### Exercise goal:
From the opening line of the records through the line bearing "length of tape", set down every line exactly.

===============

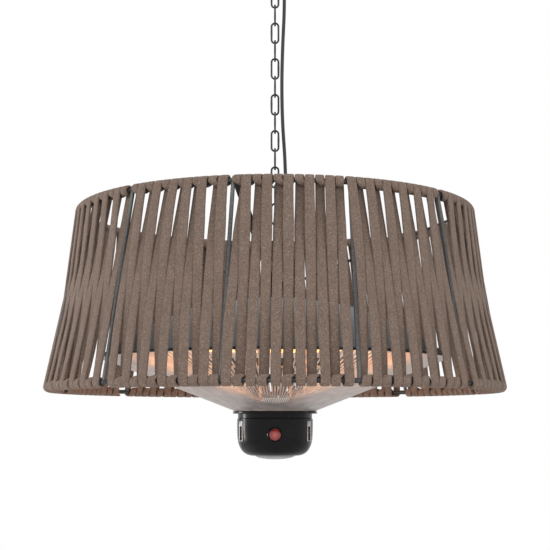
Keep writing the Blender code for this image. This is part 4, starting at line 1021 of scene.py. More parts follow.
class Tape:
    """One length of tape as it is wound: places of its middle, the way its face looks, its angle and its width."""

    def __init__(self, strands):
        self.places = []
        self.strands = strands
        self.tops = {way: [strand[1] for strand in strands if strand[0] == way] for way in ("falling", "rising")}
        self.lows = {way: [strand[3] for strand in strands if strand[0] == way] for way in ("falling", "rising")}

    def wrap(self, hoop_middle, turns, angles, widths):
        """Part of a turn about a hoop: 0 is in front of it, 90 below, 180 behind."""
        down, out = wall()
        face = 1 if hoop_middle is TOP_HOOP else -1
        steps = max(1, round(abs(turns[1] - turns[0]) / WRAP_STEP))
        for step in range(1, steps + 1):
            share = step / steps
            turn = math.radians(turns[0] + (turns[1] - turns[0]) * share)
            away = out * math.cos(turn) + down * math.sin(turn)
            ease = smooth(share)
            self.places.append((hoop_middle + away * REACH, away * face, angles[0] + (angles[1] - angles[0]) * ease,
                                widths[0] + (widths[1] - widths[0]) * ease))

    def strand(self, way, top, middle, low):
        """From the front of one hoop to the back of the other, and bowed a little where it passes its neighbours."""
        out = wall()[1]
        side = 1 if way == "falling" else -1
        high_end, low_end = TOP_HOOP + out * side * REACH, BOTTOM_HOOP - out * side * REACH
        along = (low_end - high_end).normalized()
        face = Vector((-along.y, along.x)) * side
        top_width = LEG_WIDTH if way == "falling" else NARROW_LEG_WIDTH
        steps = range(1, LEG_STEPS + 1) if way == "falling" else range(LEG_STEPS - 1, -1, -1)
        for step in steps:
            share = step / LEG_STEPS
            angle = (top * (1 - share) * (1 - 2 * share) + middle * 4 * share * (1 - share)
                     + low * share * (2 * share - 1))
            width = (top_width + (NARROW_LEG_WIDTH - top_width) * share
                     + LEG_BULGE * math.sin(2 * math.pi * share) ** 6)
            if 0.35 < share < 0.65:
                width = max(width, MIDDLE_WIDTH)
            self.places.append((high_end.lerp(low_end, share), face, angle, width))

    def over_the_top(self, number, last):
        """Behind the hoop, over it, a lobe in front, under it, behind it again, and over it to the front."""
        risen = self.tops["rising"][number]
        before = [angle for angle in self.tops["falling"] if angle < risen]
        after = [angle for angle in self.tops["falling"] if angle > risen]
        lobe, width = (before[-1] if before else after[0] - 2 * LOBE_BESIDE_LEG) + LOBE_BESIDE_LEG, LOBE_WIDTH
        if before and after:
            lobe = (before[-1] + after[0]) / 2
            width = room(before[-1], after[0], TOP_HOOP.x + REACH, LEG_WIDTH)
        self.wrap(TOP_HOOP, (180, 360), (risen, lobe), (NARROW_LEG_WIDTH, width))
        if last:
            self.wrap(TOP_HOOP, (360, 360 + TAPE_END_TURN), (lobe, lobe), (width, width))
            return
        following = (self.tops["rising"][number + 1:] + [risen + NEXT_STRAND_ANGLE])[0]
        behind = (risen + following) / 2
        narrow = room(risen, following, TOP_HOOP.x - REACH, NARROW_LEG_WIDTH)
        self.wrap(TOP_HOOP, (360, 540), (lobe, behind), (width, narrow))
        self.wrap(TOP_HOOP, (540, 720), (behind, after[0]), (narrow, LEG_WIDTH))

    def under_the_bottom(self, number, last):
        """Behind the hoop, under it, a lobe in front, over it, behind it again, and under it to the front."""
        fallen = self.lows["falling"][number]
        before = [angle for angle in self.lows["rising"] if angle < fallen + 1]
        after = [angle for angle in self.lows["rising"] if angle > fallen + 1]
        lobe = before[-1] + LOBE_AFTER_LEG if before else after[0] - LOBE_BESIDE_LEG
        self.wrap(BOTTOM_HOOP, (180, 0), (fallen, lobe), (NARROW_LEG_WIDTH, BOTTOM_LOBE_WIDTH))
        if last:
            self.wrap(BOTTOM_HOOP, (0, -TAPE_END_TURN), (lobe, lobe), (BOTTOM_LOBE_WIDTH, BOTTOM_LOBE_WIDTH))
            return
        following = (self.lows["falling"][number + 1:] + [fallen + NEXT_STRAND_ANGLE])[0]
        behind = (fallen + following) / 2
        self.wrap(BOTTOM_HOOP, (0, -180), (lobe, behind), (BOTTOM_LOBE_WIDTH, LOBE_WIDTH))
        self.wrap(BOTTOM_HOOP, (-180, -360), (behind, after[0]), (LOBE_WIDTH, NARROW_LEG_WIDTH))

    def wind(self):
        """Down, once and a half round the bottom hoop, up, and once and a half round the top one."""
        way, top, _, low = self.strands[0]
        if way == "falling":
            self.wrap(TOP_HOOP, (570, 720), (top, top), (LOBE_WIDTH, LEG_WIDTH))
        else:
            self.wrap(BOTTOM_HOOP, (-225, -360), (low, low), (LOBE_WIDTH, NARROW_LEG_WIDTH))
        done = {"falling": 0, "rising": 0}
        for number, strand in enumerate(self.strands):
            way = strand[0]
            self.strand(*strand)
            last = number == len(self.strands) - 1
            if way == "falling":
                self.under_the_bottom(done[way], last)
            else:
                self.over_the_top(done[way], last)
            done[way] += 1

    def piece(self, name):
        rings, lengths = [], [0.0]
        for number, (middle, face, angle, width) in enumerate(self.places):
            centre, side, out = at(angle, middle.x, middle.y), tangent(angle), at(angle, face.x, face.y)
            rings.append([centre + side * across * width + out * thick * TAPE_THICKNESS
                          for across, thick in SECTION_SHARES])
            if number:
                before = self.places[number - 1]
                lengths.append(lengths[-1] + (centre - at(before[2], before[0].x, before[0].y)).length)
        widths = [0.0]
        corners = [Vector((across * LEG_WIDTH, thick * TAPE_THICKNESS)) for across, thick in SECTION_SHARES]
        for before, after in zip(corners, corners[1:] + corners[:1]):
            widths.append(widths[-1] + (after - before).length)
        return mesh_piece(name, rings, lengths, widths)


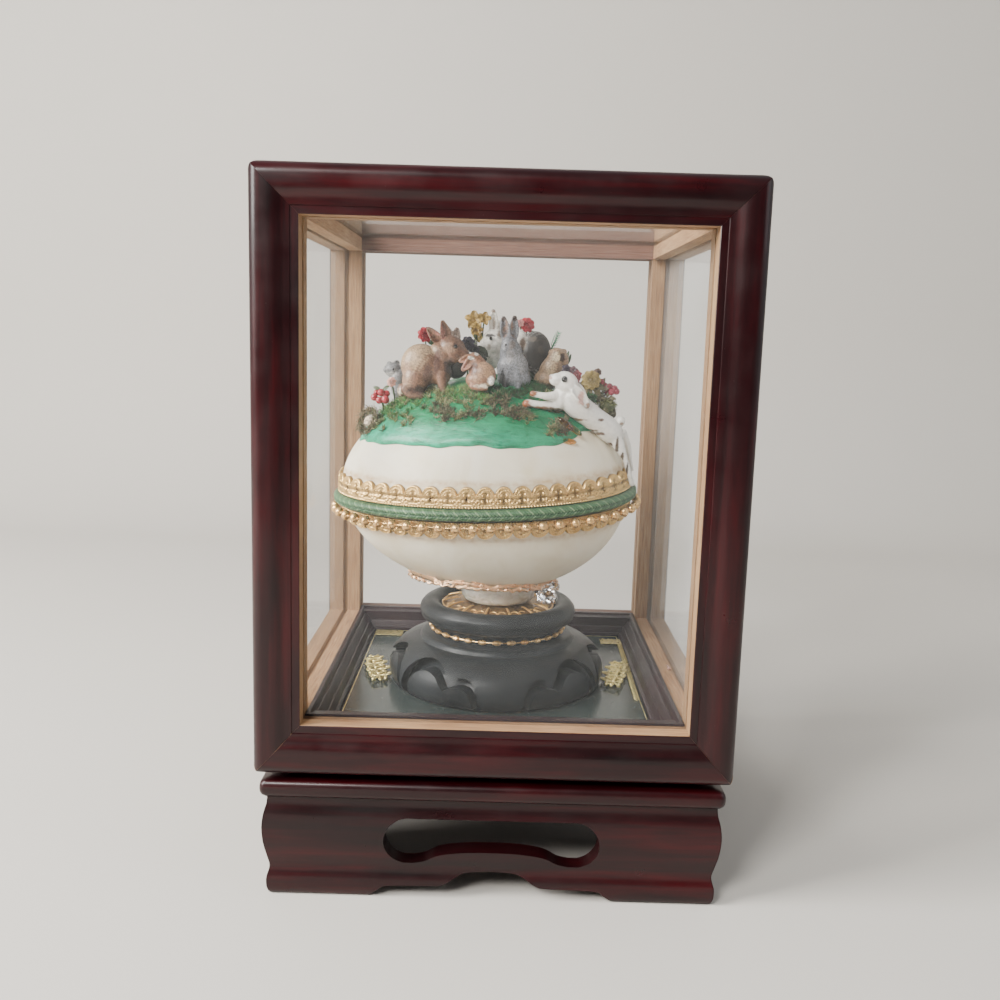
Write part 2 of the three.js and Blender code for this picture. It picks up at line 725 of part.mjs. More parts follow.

===============

### Expected answer:
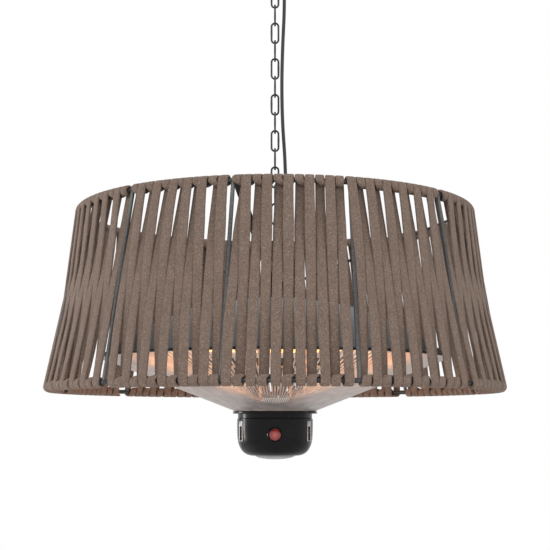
Keep writing the Blender code for this image. This is part 4, starting at line 1021 of scene.py. More parts follow.
class Tape:
    """One length of tape as it is wound: places of its middle, the way its face looks, its angle and its width."""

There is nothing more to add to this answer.